Jaiprakash intended to construct another project a few miles upstream but fortunately the collective resistance of local communities has, at least for now, put that on the back burner. Such projects should never be allowed happen. They only do so because of a corrupt political system and under the garb of development and employment creation. The fact is, very little local employment is created either during construction or the operation of such plants. Workers compromise mostly of migrants from economically deprived provinces and often from neighbouring countries who are prepared to risk their lives and live and work in the most unsuitable conditions.
It is important for banks and financiers to understand the consequences of their investment. Project sponsors go for funding under the blanket of setting up something environmentally friendly. For some odd reason hydro power is considered less damaging than coal and in some instances that may well be true. For instance mini hydro projects whilst not completely environmentally sound are certainly less damaging than major ones. The cost benefit equations could at a stretch justify their creation. But large scale hydro-power plants are rarely defensible if social and environmental costs are taken in to consideration. Lenders and investors who participate in such projects are in reality socially and environmentally most irresponsible.
The tragedy is such things will continue despite the resistance of local communities. There is a lot of money to be made – longer term consequences be damned. For the people of Kinnaur, the Baspa river will never be the same again and neither will a way of life that their forefathers have enjoyed for thousands of years. What once was truly a land of the Gods is now a place only fit for demons.
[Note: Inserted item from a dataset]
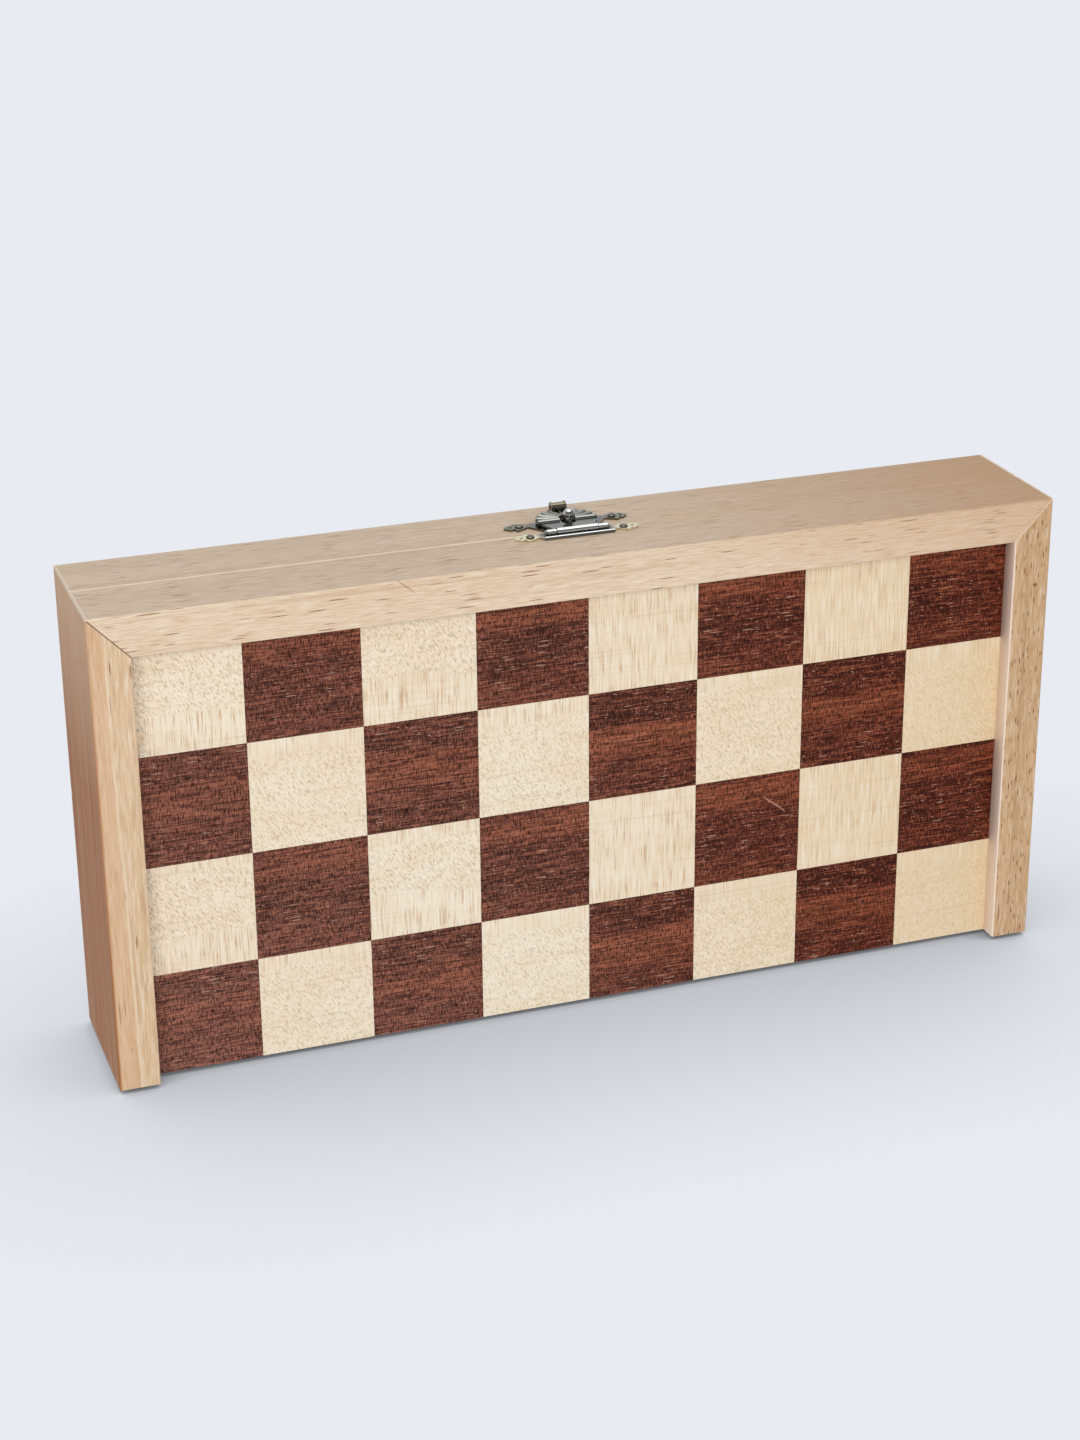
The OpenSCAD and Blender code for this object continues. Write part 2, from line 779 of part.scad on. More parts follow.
module pawn() {
    neck_h = 0.6;
    collar_z = pawn_h - 2 * pawn_head_r - collar_h_man - neck_h;
    neck_r = 3.4;
    head_z = pawn_h - pawn_head_r;
    turned(concat(
        foot(pawn_d),
        bell(pawn_d, neck_r, collar_z),
        collar(pawn_head_r + 1.2, collar_z),
        arc([0, head_z], pawn_head_r, asin(-sqrt(1 - pow(neck_r / pawn_head_r, 2))), 90, 12)));
}

module rook() {
    collar_z = rook_h * 0.6;
    head_z = collar_z + collar_h_man;
    waist_r = 5.4;
    throat_h = 3;
    cove_r = 1.4;
    wall_z = head_z + 5.2;
    well_r = 4.9;
    well_depth = 3.4;
    well_dish = 0.6;
    merlon_h = 3;
    CRENELS = 6;
    crenel_w = 2.4;
    difference() {
        turned(concat(
            foot(rook_d),
            bell(rook_d, waist_r, collar_z),
            collar(rook_head_r, collar_z),
            [[waist_r + neck_flare, head_z], [waist_r + neck_flare, head_z + throat_h]],
            arc([rook_head_r, head_z + throat_h + neck_flare], cove_r, 190, 110, 3),
            [[rook_head_r, wall_z], [rook_head_r, rook_h], [well_r, rook_h],
                [well_r, rook_h - well_depth], [0, rook_h - well_depth - well_dish]]));
        for (i = [0:CRENELS - 1])
            rotate([0, 0, 360 / CRENELS * i])
                translate([well_r - 1, -crenel_w / 2, rook_h - merlon_h])
                    cube([rook_head_r, crenel_w, merlon_h + over]);
    }
}

module bishop() {
    collar_z = bishop_h * 0.6;
    neck_r = 3.6;
    neck_z = collar_z + collar_h_man;
    mitre_z = neck_z + 2.4;
    ball_r = 1.5;
    tip_r = 1.1;
    tip_z = bishop_h - 2 * ball_r + neck_flare;
    cut_x = 1.2;
    cut_w = 1.1;
    difference() {
        turned(concat(
            foot(bishop_d),
            bell(bishop_d, neck_r, collar_z),
            collar(bishop_head_r + 1.4, collar_z),
            [[neck_r, neck_z + neck_flare]],
            // A drop, fullest in its lower third
            [for (i = [0:12]) let (t = i / 12, full = sin(180 * pow(t * 0.86 + 0.14, 0.62)))
                [tip_r + (bishop_head_r - tip_r) * pow(full, 0.8), mitre_z + (tip_z - mitre_z) * t]],
            arc([0, bishop_h - ball_r], ball_r, -42, 90, 6)));
        translate([cut_x, -bishop_head_r - over, (mitre_z + tip_z) / 2])
            rotate([0, -52, 0])
                cube([2 * bishop_head_r, 2 * (bishop_head_r + over), cut_w]);
    }
}

module queen() {
    collar_z = queen_h * 0.66;
    neck_r = 4.2;
    neck_z = collar_z + collar_h_man + neck_flare;
    ball_r = 2;
    dome_r = 5.4;
    dome_h = 2.4;
    rim_w = 1;
    crown_z = queen_h - 2 * ball_r - dome_h;
    POINTS = 9;
    point_cut_r = 1.5;
    point_cut_h = 8;
    difference() {
        turned(concat(
            foot(queen_d),
            bell(queen_d, neck_r, collar_z),
            collar(queen_head_r, collar_z),
            cup(neck_r, neck_z, queen_head_r, crown_z, 1.8),
            [[queen_head_r - rim_w, crown_z + rim_w / 2], [queen_head_r - 2 * rim_w, crown_z]],
            arc([0, crown_z - dome_h], dome_r, 30, 72, 4),
            arc([0, queen_h - ball_r], ball_r, -60, 90, 7)));
        for (i = [0:POINTS - 1])
            rotate([0, 0, 360 / POINTS * i])
                translate([queen_head_r + point_cut_r / 3, 0, crown_z - point_cut_h * 0.4])
                    rotate([0, -20, 0])
                        cylinder(h = point_cut_h, r = point_cut_r);
    }
}

module king() {
    collar_z = king_h * 0.62;
    neck_r = 4.6;
    neck_z = collar_z + collar_h_man + neck_flare;
    cross_h = 8.6;
    cross_half = 3.6;
    cross_t = 2.4;
    cross_waist = 0.9;
    dome_z = king_h - cross_h;
    dome_h = 2.7;
    seat_r = 1.9;
    crown_z = dome_z - dome_h - cross_waist;
    turned(concat(
        foot(king_d),
        bell(king_d, neck_r, collar_z),
        collar(king_head_r, collar_z),
        cup(neck_r, neck_z, king_head_r, crown_z, 1.5),
        [[king_head_r - neck_flare, dome_z - dome_h]],
        [for (a = [0:15:90])
            [seat_r + (king_head_r - 2 * neck_flare - seat_r) * cos(a), dome_z - dome_h * (1 - sin(a))]],
        [[0, dome_z]]));
    // The cross, four arms that widen outwards
    middle_z = dome_z + cross_h * 0.54;
    arm = (king_h - middle_z) * 0.55;
    translate([0, cross_t / 2, 0])
        rotate([90, 0, 0])
            linear_extrude(cross_t) {
                polygon([[-arm, king_h], [-cross_waist, middle_z], [-seat_r, dome_z - cross_waist],
                    [seat_r, dome_z - cross_waist], [cross_waist, middle_z], [arm, king_h]]);
                polygon([[-cross_half, middle_z - arm], [0, middle_z - cross_waist],
                    [cross_half, middle_z - arm], [cross_half, middle_z + arm],
                    [0, middle_z + cross_waist], [-cross_half, middle_z + arm]]);
            }
}

// Side view of the knight's head, from the chest up over the nose and down the mane,
// drawn for a head that reaches from 0 to 1 in height and width
KNIGHT_SIDE = [[0.34, 0], [0.42, 0.14], [0.34, 0.27], [0.16, 0.38], [0.2, 0.45], [0.44, 0.44], [0.6, 0.49],
    [0.66, 0.58], [0.6, 0.67], [0.42, 0.76], [0.3, 0.86], [0.26, 0.93], [0.16, 1], [0.08, 0.91],
    [-0.12, 0.89], [-0.32, 0.79], [-0.46, 0.62], [-0.52, 0.42], [-0.48, 0.2], [-0.44, 0]];
// Front view: half widths at heights, in the same shares
KNIGHT_FRONT = [[0.4, 0], [0.37, 0.15], [0.3, 0.36], [0.27, 0.5], [0.25, 0.66], [0.24, 0.8], [0.2, 0.92],
    [0.12, 1]];
// The step between the foot and the head, and the width that the shares are taken of
knight_step_h = 2.4;
knight_step_r = 1;
knight_foot_h = foot_h + knight_step_h;
knight_reach = 17;
mouth_h = 0.7;
nostril_r = 0.75;
eye_r = 1.15;
cheek_groove_r = 0.8;
ear_gap = 1.4;
LOCKS = 7;
lock_half = 0.5;

module knight() {
    head_h = knight_h - knight_foot_h;
    wide = knight_reach;
    shoulder_r = knight_d / 2 - foot_step - 2 * foot_bead_r + knight_step_r * 0.8;
    side_view = [for (p = curve(KNIGHT_SIDE, 4)) [p[0] * wide, p[1] * head_h]];
    front_right = [for (p = curve(KNIGHT_FRONT, 3)) [p[0] * wide, p[1] * head_h]];
    front_view = concat(front_right,
        [for (i = [len(front_right) - 1:-1:0]) [-front_right[i][0], front_right[i][1]]]);
    turned(concat(
        foot(knight_d),
        [[shoulder_r, foot_h]],
        arc([shoulder_r - knight_step_r, knight_foot_h - knight_step_r], knight_step_r, 0, 90, 4),
        [[0, knight_foot_h]]));
    translate([0, 0, knight_foot_h - glue_gap])
        difference() {
            intersection() {
                translate([0, wide / 2, 0])
                    rotate([90, 0, 0])
                        linear_extrude(wide)
                            polygon(side_view);
                translate([-wide, 0, 0])
                    rotate([90, 0, 90])
                        linear_extrude(2 * wide)
                            polygon(front_view);
            }
            // Between the ears
            translate([-0.1 * wide, 0, 0.9 * head_h])
                rotate([90, 0, 90])
                    linear_extrude(wide)
                        polygon([[0, 0], [ear_gap, 0.2 * head_h], [-ear_gap, 0.2 * head_h]]);
            // Mouth, nostrils and eyes
            translate([0.4 * wide, -wide / 2, 0.505 * head_h])
                rotate([0, -10, 0])
                    cube([wide / 2, wide, mouth_h]);
            for (s = [-1, 1]) {
                translate([0.57 * wide, s * 0.275 * wide, 0.6 * head_h])
                    sphere(nostril_r);
                translate([0.3 * wide, s * 0.285 * wide, 0.76 * head_h])
                    sphere(eye_r);
                // Edge of the cheek
                translate([0.14 * wide, s * 0.34 * wide, 0.6 * head_h])
                    rotate([90, 0, 0])
                        rotate_extrude()
                            translate([0.2 * wide, 0])
                                circle(cheek_groove_r);
            }
            // Locks of the mane
            for (i = [0:LOCKS - 1])
                translate([-0.62 * wide, 0, (0.16 + 0.105 * i) * head_h])
                    rotate([90, 26 - 5 * i, 0])
                        translate([0, 0, -wide / 2])
                            linear_extrude(wide)
                                polygon([[0, -lock_half], [0.34 * wide, 0], [0, lock_half]]);
        }
}

module man(kind) {
    if (kind == "king")
        king();
    else if (kind == "queen")
        queen();
    else if (kind == "bishop")
        bishop();
    else if (kind == "knight")
        knight();
    else if (kind == "rook")
        rook();
    else
        pawn();
}

SHADES = ["moccasin", "sienna"];

module officer(side, i) {
    color(SHADES[side])
        stow(side, OFFICERS[i], i)
            man(OFFICERS[i]);
}

module pawns(side) {
    color(SHADES[side])
        for (i = [0:len(OFFICERS) - 1])
            stow(side, "pawn", i)
                man("pawn");
}

module felts(side) {
    color("green")
        for (i = [0:len(OFFICERS) - 1], kind = [OFFICERS[i], "pawn"])
            stow(side, kind, i)
                translate([0, 0, -felt_t])
                    cylinder(h = felt_t, r = man_d(kind) / 2 - foot_step);
}

half(FRONT) stile(LEFT);  // front_left_stile
half(FRONT) stile(RIGHT);  // front_right_stile
half(FRONT) top_rail(FRONT);  // front_top_rail
half(FRONT) hinge_rail();  // front_hinge_rail
half(FRONT) board();  // front_board
half(FRONT) light_squares(FRONT);  // front_light_squares
half(FRONT) dark_squares(FRONT);  // front_dark_squares
half(FRONT) lining();  // front_lining
half(FRONT) tray(FRONT);  // front_tray
half(REAR) stile(LEFT);  // rear_left_stile
half(REAR) stile(RIGHT);  // rear_right_stile
half(REAR) top_rail(REAR);  // rear_top_rail
half(REAR) hinge_rail();  // rear_hinge_rail
half(REAR) board();  // rear_board
half(REAR) light_squares(REAR);  // rear_light_squares
half(REAR) dark_squares(REAR);  // rear_dark_squares
half(REAR) lining();  // rear_lining
half(REAR) tray(REAR);  // rear_tray
half(FRONT) leaf(-hinge_x, [1]);  // left_hinge_front_leaf
half(REAR) leaf(-hinge_x, [0, 2]);  // left_hinge_rear_leaf
hinge_pin(-hinge_x);  // left_hinge_pin
half(FRONT) leaf(hinge_x, [1]);  // right_hinge_front_leaf
half(REAR) leaf(hinge_x, [0, 2]);  // right_hinge_rear_leaf
hinge_pin(hinge_x);  // right_hinge_pin
half(FRONT) hinge_screws();  // front_hinge_screws
half(REAR) hinge_screws();  // rear_hinge_screws
clasp_plate();
nails(-front_nail_y);  // clasp_nails
hasp();
clasp_pin();
catch_plate();
nails(rear_nail_y);  // catch_nails
catch_post();
officer(FRONT, 0);  // light_left_rook
officer(FRONT, 1);  // light_left_knight
officer(FRONT, 2);  // light_left_bishop
officer(FRONT, 3);  // light_queen
officer(FRONT, 4);  // light_king
officer(FRONT, 5);  // light_right_bishop
officer(FRONT, 6);  // light_right_knight
officer(FRONT, 7);  // light_right_rook
pawns(FRONT);  // light_pawns
felts(FRONT);  // light_felts
officer(REAR, 0);  // dark_left_rook
officer(REAR, 1);  // dark_left_knight
officer(REAR, 2);  // dark_left_bishop
officer(REAR, 3);  // dark_queen
officer(REAR, 4);  // dark_king
officer(REAR, 5);  // dark_right_bishop
officer(REAR, 6);  // dark_right_knight
officer(REAR, 7);  // dark_right_rook
pawns(REAR);  // dark_pawns
felts(REAR);  // dark_felts
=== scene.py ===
# Folding chess case with its men: finishes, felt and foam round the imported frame.
import json
import math
from functools import partial

import bpy
from mathutils import Matrix, Vector

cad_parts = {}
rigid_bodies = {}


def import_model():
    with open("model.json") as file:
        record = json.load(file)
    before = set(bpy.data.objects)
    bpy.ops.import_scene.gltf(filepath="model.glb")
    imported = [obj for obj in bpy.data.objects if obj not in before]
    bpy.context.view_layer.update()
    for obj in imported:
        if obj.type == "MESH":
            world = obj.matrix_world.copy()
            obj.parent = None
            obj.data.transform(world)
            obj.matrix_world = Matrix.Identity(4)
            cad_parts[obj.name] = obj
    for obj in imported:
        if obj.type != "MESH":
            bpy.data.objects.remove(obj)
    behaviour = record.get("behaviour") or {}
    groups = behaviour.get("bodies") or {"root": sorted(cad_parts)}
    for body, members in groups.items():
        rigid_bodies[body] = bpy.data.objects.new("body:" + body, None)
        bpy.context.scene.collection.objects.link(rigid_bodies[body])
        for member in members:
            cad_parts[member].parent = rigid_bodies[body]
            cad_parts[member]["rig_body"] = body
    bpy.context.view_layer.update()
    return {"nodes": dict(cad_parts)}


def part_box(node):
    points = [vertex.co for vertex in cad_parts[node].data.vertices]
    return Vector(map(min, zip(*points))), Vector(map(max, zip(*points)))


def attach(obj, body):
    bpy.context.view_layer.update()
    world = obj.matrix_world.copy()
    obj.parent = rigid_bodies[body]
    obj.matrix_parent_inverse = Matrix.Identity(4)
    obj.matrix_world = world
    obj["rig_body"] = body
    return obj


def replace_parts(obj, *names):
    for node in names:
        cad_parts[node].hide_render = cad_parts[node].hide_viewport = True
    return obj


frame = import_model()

MM = 0.001
LIGHT, DARK = "light", "dark"
HALVES = ("front", "rear")

# ---- Sizes read from the frame, in millimetres

field_low, field_high = (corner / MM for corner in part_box("front_board"))
rail_low, rail_high = (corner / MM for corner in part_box("front_top_rail"))
out_x, top = rail_high.x, rail_high.z
stile_in = -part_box("front_left_stile")[1].x / MM
squares_top = max(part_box(f"front_{shade}_squares")[1].z for shade in (LIGHT, DARK)) / MM
SQUARE = (field_high.x - field_low.x) / 8
clasp_low, clasp_high = (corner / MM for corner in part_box("clasp_plate"))
clasp_x = (clasp_low.x + clasp_high.x) / 2
plate_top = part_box("catch_plate")[1].z / MM
LIFT_LENGTH = 3.4  # the hasp's rolled end
lift_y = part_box("hasp")[1].y / MM - LIFT_LENGTH

# ---- Sizes of what is drawn or softened, in millimetres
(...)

Jaiprakash Hydro-Power Limited owns and operates a 300 MW power project which has destroyed completely an entire region. Jaiprakash’s website claims that its hydro power is environmentally friendly and non-polluting. Nothing could be further from the truth. The project has in fact ruined the local ecology. Thousands of trees have been felled and the original course of the river altered. Land slides are frequent and a once spectacular region is left in devastation.
The project has more than once suffered the fury of the Baspa river. In June 2000, flash floods claimed hundred of lives and thousands of tonnes of equipment. Excessive rains in the river’s catchment zones, some of which are located across the border in Tibet, results in the creation of underground and surface lakes. Eventually the mountain caves in when water pressures become excessive and a massive flow takes place without a hint of advance warnings. In 2005 a wave measuring 40 feet swept through the valley destroying everything in its path. Nature has its ways of getting back and it’s only a matter of time that this will happen again, only this time with greater ferocity now that the traditional flow of the river’s waters have been dammed.
Jaiprakash intended to construct another project a few miles upstream but fortunately the collective resistance of local communities has, at least for now, put that on the back burner. Such projects should never be allowed happen. They only do so because of a corrupt political system and under the garb of development and employment creation. The fact is, very little local employment is created either during construction or the operation of such plants. Workers compromise mostly of migrants from economically deprived provinces and often from neighbouring countries who are prepared to risk their lives and live and work in the most unsuitable conditions.
It is important for banks and financiers to understand the consequences of their investment. Project sponsors go for funding under the blanket of setting up something environmentally friendly. For some odd reason hydro power is considered less damaging than coal and in some instances that may well be true. For instance mini hydro projects whilst not completely environmentally sound are certainly less damaging than major ones. The cost benefit equations could at a stretch justify their creation. But large scale hydro-power plants are rarely defensible if social and environmental costs are taken in to consideration. Lenders and investors who participate in such projects are in reality socially and environmentally most irresponsible.
The tragedy is such things will continue despite the resistance of local communities. There is a lot of money to be made – longer term consequences be damned. For the people of Kinnaur, the Baspa river will never be the same again and neither will a way of life that their forefathers have enjoyed for thousands of years. What once was truly a land of the Gods is now a place only fit for demons.